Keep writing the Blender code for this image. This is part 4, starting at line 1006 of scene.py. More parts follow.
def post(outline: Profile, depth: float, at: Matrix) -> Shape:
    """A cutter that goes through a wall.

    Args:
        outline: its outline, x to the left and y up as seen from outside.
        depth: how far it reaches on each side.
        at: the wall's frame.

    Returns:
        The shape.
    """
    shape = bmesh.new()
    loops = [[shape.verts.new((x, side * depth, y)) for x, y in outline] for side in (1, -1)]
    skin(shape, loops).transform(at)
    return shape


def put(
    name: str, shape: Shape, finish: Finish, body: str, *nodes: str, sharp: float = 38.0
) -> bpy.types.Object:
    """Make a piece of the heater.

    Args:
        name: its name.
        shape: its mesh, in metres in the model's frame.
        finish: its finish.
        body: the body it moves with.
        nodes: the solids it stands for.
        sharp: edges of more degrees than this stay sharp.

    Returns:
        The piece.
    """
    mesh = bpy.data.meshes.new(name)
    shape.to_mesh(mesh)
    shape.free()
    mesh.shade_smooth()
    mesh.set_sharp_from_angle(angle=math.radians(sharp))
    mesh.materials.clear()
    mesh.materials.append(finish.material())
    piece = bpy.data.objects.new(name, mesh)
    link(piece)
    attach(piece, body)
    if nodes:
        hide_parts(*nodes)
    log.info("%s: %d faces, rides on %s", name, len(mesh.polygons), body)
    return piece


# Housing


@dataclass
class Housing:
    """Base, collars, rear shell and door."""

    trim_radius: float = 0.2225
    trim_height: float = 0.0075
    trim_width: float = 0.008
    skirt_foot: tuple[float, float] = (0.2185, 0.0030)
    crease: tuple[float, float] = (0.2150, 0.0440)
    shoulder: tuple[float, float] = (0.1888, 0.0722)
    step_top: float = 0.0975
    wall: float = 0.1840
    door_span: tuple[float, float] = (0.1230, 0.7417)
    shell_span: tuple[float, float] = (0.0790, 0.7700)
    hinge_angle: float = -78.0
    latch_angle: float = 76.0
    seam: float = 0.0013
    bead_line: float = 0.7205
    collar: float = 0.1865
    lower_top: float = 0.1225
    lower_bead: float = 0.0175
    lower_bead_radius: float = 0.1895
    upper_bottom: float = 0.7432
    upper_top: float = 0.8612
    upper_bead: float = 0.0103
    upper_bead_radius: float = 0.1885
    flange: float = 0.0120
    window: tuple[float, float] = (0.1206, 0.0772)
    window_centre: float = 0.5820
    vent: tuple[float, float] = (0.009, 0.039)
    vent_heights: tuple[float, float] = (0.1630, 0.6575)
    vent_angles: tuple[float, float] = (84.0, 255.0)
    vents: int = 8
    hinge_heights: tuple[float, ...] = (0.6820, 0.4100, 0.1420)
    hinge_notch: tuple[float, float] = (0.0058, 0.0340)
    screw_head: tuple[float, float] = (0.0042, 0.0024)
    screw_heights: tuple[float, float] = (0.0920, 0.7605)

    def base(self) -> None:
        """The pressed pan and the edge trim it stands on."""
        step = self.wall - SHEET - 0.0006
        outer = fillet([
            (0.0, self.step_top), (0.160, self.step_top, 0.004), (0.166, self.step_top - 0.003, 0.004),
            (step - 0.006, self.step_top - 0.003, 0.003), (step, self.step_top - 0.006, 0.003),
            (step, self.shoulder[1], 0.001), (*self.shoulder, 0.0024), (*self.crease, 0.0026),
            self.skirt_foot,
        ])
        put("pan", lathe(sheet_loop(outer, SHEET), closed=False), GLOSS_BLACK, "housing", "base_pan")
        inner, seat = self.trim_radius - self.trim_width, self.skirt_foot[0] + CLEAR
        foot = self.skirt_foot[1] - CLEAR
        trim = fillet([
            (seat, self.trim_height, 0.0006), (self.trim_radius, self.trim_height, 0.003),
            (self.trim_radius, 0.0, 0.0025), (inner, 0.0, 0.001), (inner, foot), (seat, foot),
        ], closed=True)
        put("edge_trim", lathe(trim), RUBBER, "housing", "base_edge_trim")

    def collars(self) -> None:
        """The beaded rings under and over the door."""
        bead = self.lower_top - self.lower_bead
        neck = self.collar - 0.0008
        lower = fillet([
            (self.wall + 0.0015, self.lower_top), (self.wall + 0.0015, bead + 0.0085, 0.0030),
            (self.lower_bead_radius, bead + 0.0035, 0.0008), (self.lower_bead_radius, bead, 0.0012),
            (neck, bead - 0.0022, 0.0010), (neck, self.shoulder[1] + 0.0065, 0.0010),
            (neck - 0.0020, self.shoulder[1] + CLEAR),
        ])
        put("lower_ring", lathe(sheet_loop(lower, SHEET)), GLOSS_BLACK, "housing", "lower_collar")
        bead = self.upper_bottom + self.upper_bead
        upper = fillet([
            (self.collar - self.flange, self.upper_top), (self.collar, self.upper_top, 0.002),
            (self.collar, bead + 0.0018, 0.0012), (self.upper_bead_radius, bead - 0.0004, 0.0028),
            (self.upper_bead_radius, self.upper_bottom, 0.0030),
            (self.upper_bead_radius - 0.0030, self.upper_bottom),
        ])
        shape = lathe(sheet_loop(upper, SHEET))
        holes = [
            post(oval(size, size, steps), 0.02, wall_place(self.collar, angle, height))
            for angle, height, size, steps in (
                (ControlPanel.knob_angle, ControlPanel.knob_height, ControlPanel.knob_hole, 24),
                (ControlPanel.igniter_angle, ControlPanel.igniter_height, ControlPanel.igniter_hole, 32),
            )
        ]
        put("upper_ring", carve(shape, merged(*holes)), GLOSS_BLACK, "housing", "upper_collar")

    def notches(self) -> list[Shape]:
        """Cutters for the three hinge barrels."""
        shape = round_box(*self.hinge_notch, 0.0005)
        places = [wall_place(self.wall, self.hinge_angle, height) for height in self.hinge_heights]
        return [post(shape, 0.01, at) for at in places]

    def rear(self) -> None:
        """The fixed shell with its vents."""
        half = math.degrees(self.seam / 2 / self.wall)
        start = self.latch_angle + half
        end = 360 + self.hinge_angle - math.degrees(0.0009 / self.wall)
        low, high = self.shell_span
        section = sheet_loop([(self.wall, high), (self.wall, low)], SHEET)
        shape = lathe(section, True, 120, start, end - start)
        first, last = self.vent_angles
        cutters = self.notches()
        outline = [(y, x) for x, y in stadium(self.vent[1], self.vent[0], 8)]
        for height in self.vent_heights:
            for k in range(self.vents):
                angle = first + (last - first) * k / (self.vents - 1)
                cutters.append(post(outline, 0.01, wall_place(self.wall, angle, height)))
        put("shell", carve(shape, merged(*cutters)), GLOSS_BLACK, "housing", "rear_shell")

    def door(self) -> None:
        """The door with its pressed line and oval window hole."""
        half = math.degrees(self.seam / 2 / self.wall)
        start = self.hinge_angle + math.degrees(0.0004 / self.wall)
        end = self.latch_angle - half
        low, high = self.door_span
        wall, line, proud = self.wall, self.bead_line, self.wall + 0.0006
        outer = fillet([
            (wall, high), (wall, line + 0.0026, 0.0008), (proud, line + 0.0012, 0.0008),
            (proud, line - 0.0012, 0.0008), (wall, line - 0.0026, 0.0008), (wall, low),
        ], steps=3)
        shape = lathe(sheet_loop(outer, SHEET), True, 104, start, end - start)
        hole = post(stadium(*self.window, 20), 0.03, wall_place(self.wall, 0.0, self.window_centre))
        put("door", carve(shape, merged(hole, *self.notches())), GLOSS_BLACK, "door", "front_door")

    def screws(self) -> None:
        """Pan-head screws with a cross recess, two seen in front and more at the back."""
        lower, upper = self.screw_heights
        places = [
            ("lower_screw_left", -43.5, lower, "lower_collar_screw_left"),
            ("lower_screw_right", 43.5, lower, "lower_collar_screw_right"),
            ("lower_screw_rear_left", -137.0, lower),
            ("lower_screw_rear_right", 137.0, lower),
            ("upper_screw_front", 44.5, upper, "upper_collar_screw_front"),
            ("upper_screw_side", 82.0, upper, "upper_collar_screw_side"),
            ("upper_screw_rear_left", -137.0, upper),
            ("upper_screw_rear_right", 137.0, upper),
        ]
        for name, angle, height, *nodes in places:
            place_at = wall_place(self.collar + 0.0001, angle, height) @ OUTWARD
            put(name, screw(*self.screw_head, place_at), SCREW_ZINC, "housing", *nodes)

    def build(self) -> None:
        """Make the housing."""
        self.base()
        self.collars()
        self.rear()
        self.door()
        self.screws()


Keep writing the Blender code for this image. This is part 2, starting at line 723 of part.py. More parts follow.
****
**Exercise requirements:** Write out each line exactly as it appears, from the line with "hide_parts(*nodes)" up to and including the line with "collars, rear shell".

**Problem solution:**
        hide_parts(*nodes)
    log.info("%s: %d faces, rides on %s", name, len(mesh.polygons), body)
    return piece


# Housing


@dataclass
class Housing:
    """Base, collars, rear shell and door."""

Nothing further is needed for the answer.